What’s the solution? A token-based authentication system would allow Snapchat to block misbehaving third-party apps. But that it wouldn’t stop a site such as Snapsaved.com from being hacked for its pictures; nor would it prevent the creation of a malicious site that stores pictures in order to sell or trade them without the owner’s consent. Revoking such a site’s token wouldn’t get the pictures back.
“[A token system] wouldn’t completely prevent third-party apps from masquerading as the official app, but right now they’re not even requiring impostor apps to jump through that hoop,” says Eng, who adds that “My point about their security posture in the past is not to say that their posture is the reason for this latest hack, but rather to point out that they generally don’t seem to place a lot of importance on security/privacy.”
Web considered hostile
Eng’s general point for Snapchat - that it has been too trusting of apps and login attempts - is applicable more broadly.
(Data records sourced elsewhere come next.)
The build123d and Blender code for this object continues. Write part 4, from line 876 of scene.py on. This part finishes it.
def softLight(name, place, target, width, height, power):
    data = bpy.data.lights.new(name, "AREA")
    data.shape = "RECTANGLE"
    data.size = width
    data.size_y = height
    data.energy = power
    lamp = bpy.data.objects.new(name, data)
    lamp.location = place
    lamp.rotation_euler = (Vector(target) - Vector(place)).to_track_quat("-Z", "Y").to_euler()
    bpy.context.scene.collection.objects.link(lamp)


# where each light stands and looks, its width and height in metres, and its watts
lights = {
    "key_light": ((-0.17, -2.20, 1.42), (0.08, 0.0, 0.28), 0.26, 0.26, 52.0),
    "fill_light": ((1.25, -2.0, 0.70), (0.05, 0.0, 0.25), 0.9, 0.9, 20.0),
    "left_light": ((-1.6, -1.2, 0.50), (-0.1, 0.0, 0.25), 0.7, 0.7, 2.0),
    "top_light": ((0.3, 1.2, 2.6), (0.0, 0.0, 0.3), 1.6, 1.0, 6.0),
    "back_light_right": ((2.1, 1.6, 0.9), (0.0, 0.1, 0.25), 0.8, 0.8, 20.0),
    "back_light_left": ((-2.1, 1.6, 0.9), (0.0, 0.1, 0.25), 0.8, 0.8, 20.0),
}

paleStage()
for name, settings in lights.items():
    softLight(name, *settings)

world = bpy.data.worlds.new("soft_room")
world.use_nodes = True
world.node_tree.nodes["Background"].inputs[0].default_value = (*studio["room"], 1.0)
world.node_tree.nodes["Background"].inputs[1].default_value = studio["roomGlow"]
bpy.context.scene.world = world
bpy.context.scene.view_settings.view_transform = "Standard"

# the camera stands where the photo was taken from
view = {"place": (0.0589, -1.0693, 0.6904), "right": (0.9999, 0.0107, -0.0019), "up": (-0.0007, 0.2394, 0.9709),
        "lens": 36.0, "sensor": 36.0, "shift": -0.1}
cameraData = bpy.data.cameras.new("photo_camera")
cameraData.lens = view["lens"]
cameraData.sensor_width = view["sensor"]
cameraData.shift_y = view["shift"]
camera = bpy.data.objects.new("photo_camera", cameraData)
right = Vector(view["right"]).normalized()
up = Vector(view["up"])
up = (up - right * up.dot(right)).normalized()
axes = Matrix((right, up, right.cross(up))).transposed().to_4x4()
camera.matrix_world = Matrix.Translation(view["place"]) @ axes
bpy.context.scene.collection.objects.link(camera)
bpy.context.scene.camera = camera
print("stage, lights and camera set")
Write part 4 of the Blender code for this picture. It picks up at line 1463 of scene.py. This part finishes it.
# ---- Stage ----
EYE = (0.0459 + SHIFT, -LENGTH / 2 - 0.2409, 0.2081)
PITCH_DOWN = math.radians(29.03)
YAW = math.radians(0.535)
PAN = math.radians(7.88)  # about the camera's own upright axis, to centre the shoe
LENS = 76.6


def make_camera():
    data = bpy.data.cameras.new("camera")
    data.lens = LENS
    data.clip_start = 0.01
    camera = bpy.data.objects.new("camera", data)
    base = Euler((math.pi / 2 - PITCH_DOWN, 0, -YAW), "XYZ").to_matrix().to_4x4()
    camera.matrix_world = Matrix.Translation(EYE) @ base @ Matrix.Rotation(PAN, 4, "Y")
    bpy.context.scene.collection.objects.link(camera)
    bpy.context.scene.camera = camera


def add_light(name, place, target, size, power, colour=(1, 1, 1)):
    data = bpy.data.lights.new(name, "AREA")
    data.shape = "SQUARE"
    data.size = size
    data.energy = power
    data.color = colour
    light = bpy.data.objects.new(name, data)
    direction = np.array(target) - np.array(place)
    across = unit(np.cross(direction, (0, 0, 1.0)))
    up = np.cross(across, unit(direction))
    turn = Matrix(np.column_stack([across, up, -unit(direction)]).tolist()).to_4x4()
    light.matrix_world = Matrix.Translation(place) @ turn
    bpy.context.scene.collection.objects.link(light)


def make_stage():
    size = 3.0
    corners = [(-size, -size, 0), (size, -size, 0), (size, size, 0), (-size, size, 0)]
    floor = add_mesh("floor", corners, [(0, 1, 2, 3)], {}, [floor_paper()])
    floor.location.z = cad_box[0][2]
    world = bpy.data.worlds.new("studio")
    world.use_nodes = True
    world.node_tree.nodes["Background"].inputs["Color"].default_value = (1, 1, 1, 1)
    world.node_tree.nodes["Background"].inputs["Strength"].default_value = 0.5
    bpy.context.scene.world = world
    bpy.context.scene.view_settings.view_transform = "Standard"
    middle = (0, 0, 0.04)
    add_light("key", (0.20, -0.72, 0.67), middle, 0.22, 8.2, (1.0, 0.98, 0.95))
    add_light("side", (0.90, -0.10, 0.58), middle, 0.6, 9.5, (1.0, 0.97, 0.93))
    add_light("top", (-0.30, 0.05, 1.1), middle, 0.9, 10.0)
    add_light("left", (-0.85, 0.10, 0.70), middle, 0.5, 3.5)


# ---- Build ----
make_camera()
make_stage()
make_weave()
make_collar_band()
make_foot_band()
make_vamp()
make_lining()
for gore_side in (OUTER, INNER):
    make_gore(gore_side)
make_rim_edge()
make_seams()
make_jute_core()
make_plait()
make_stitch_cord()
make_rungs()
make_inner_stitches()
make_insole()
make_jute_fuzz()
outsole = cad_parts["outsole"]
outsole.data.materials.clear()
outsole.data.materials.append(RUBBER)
We’ve all been doing it. New services spring up and ask for an email and for us to create a password; many feel too exhausted to create yet one more. (See above: you can, and should.)
With the number of hacking reports and vulnerabilities rising all the time, it’s time to understand we’ve moved from a place where we can trust the web implicitly, to one where we should only trust very limited pieces, and some of the mechanisms that let us link those together. It’s been a long time - if ever - since any of Twitter, Facebook, Dropbox, Google or Apple were directly hacked in a way that gave hackers free rein to their internal systems, but each has seen intrusions of varying severity via login-based attacks. It’s the login, not the service itself, that’s weak.
It’s unfortunate that as it gets easier to access the web and associated services on our devices, and as more people have access to those internet-capable devices, we should trust the web less. But it seems to be an inevitable side-effect: websites should be considered hostile, unless you have evidence otherwise.